DIRECTIVE — What is needed is an exact copy of the lines from the line containing "Recreate this object" to the line containing "mast_x = 90.5; // [60:0.1:95]", both lines included, and nothing else.

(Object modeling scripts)
* * * * * * *

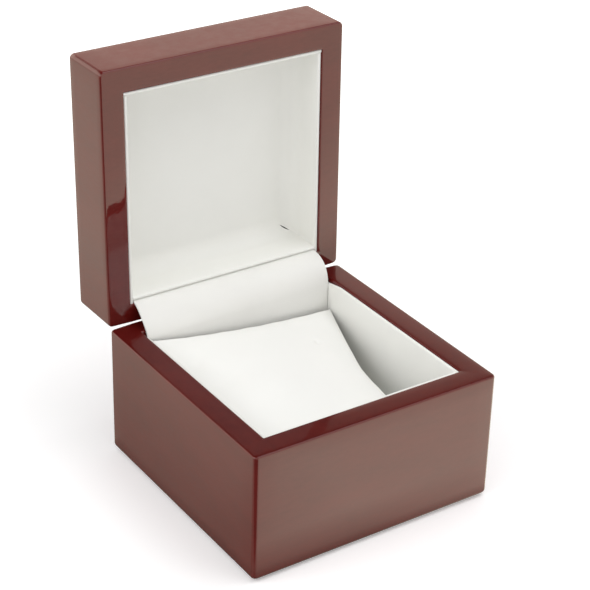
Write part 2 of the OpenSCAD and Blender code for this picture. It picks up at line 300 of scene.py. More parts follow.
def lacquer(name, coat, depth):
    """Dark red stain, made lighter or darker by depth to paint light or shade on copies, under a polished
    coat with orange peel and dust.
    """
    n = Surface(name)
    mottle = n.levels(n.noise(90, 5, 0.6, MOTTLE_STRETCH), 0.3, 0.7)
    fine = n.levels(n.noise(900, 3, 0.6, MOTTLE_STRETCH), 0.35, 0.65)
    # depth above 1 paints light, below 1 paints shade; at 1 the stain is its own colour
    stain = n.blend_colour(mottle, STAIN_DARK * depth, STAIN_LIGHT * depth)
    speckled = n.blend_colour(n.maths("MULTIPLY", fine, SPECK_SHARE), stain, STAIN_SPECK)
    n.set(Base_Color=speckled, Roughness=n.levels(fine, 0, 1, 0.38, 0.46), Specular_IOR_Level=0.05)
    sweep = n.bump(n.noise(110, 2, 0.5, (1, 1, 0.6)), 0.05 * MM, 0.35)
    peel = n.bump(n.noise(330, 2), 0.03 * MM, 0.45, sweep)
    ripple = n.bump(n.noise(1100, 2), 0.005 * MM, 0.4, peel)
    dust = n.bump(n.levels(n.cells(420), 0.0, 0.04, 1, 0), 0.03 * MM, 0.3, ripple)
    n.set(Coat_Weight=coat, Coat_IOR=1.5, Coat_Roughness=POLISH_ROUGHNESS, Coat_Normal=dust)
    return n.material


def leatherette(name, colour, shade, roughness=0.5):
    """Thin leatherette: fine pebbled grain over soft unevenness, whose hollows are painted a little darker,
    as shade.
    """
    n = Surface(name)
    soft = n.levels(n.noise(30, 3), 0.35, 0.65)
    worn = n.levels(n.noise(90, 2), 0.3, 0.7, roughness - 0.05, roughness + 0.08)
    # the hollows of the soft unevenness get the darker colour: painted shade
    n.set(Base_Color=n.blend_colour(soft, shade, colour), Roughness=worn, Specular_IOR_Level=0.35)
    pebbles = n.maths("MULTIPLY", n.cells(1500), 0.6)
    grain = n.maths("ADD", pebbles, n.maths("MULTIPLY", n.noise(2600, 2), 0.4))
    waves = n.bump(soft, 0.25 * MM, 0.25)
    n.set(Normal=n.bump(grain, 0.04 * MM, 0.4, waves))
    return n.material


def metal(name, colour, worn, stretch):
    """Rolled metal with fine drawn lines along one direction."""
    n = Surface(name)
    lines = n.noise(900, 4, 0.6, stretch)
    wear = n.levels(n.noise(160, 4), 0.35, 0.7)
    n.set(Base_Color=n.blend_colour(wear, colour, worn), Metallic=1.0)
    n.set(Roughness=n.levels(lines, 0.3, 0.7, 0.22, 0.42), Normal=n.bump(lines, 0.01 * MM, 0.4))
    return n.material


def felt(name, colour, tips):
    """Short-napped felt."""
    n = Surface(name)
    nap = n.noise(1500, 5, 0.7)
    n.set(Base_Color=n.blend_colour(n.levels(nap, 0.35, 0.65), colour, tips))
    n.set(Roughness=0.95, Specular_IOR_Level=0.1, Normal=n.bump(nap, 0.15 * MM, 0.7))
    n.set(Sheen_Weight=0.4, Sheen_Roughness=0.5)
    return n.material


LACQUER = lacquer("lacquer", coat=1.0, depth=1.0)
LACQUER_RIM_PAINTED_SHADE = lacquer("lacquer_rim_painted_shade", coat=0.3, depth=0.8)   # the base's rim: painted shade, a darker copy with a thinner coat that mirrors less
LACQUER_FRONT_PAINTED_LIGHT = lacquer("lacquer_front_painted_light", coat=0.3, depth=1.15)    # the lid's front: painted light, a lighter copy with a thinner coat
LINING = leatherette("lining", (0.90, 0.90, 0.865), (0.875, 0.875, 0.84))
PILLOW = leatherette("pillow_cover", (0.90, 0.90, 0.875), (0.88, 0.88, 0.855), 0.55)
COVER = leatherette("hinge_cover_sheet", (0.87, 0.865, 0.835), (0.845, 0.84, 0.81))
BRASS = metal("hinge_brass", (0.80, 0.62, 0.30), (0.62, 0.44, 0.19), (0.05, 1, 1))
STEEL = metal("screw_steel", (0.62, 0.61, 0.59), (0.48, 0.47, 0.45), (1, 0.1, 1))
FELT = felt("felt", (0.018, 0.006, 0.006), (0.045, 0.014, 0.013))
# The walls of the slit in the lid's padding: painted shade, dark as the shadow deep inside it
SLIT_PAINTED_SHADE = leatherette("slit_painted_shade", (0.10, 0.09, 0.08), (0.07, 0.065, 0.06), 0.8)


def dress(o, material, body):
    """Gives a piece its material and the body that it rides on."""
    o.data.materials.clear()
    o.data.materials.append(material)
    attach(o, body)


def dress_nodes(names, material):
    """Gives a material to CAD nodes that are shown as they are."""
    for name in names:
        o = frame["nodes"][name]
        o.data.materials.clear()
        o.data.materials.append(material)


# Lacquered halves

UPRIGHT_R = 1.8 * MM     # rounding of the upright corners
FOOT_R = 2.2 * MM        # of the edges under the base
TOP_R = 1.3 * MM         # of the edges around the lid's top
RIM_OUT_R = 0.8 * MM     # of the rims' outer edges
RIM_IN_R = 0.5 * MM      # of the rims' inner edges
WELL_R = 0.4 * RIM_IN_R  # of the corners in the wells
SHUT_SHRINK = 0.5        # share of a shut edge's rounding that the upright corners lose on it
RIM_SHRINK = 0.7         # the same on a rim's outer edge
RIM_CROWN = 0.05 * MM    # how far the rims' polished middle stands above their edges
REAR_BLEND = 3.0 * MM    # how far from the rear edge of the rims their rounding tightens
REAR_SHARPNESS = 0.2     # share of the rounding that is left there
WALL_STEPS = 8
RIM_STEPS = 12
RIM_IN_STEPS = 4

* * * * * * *

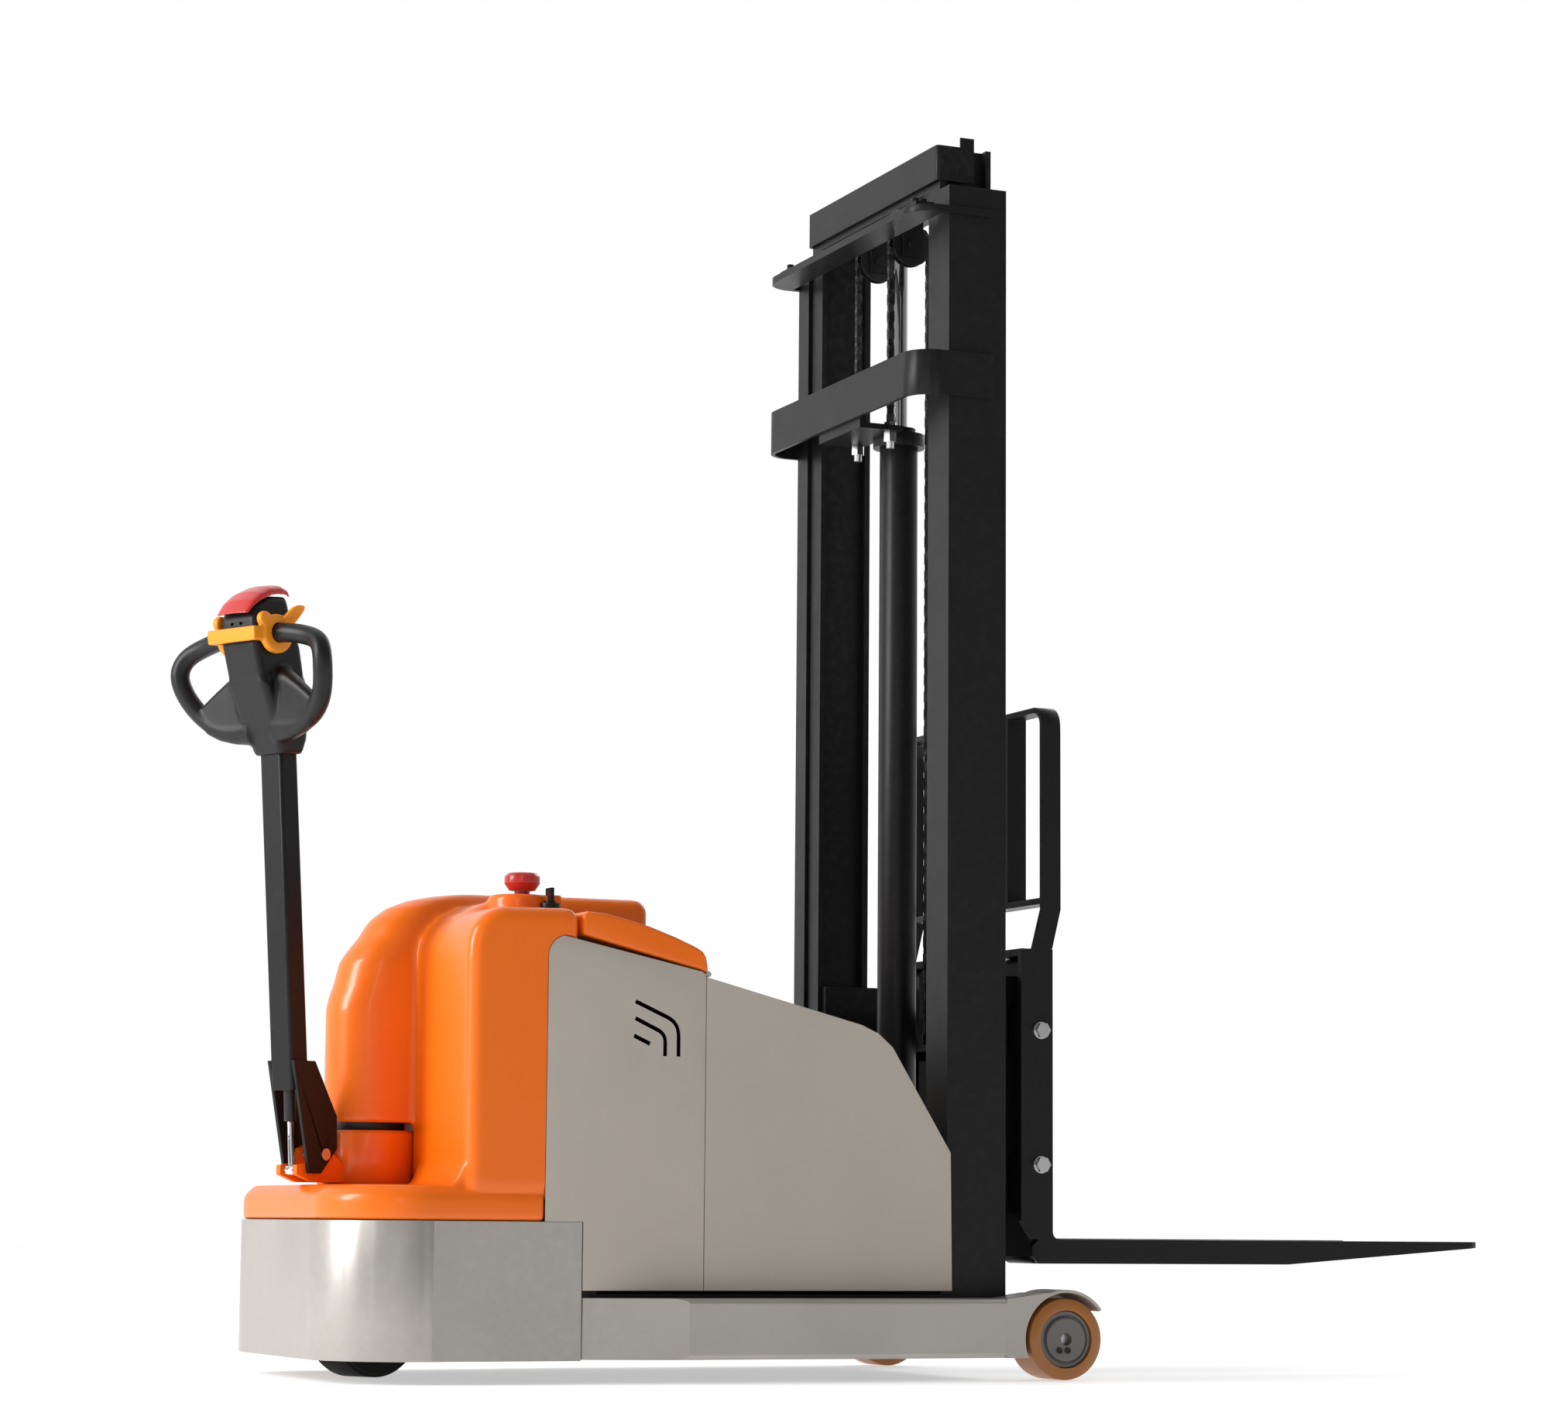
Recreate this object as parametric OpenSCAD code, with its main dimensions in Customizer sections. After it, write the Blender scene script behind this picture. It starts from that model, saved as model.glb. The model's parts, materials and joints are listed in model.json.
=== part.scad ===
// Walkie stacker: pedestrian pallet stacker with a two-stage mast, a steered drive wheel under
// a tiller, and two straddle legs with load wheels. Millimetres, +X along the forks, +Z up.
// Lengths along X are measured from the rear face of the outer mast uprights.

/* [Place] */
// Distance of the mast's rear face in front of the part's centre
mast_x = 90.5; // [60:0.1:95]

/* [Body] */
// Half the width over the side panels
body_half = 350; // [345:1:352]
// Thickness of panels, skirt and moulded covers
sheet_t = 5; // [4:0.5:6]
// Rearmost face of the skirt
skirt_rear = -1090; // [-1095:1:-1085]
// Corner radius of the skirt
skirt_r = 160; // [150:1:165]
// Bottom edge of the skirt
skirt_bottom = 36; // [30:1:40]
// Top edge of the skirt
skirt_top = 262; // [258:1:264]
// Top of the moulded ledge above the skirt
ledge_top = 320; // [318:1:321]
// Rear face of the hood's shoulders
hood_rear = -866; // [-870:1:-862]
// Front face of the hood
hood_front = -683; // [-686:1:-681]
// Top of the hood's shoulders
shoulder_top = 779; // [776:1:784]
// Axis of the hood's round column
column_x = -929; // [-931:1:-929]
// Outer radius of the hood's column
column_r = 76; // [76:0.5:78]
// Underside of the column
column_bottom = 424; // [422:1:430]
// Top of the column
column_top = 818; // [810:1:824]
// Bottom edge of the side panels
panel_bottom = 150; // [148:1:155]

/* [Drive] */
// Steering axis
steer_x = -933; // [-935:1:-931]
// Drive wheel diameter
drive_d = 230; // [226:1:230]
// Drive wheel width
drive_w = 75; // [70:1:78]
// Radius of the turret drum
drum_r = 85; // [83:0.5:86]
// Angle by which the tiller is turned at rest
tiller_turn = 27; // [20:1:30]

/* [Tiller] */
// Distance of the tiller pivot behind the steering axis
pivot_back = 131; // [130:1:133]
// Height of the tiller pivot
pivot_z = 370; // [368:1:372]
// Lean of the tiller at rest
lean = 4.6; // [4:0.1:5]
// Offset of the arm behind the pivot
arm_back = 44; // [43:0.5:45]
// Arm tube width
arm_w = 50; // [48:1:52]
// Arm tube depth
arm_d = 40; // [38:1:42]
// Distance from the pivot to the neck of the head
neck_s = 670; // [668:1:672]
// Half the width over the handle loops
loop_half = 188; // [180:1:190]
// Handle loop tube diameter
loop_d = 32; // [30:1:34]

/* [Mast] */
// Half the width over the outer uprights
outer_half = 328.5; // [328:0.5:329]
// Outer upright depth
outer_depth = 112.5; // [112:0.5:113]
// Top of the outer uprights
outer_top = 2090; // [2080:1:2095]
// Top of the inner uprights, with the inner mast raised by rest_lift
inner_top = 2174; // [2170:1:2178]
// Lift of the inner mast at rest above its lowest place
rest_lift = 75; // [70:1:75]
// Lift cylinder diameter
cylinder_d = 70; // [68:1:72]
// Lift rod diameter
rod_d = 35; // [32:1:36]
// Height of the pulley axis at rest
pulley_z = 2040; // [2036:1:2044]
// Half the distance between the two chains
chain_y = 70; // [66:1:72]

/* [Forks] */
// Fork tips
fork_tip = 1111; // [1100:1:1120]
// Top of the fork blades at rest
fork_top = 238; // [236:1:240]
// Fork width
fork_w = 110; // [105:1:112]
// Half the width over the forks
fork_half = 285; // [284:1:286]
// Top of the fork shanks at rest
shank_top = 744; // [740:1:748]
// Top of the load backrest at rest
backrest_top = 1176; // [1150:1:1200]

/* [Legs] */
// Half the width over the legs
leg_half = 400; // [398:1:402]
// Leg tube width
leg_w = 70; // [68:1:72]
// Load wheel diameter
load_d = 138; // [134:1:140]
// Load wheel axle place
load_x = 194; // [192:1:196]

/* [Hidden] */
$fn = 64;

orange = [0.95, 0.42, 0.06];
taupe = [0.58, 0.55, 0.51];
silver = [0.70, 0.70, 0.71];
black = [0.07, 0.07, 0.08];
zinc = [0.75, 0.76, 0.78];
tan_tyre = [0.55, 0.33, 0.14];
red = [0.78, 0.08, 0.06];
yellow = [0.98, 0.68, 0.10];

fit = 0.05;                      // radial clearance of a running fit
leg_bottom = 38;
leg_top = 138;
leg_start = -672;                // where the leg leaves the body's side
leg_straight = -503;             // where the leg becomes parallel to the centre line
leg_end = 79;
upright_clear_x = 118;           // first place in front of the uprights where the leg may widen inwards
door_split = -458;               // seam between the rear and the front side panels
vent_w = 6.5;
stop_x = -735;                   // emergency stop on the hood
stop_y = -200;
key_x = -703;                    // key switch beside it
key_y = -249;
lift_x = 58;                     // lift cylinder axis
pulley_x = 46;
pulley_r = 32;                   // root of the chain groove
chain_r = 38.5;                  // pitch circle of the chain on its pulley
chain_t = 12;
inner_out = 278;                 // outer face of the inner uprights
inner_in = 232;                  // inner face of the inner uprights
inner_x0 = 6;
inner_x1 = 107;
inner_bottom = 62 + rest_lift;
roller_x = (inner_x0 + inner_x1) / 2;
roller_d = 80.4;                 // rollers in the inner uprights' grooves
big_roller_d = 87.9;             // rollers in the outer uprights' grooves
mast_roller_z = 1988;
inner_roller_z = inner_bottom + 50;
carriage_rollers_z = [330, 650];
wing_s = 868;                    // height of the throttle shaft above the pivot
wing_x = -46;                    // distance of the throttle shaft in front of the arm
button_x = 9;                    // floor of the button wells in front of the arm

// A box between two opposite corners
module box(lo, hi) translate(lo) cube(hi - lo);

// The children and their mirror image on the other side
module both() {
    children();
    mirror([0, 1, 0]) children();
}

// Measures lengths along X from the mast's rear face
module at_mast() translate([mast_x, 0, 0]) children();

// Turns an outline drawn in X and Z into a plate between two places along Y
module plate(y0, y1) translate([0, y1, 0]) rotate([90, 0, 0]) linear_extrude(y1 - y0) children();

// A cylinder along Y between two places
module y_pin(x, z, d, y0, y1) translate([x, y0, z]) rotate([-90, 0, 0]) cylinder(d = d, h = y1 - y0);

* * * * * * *

RESULT FOR THIS TASK —
Recreate this object as parametric OpenSCAD code, with its main dimensions in Customizer sections. After it, write the Blender scene script behind this picture. It starts from that model, saved as model.glb. The model's parts, materials and joints are listed in model.json.
=== part.scad ===
// Walkie stacker: pedestrian pallet stacker with a two-stage mast, a steered drive wheel under
// a tiller, and two straddle legs with load wheels. Millimetres, +X along the forks, +Z up.
// Lengths along X are measured from the rear face of the outer mast uprights.

/* [Place] */
// Distance of the mast's rear face in front of the part's centre
mast_x = 90.5; // [60:0.1:95]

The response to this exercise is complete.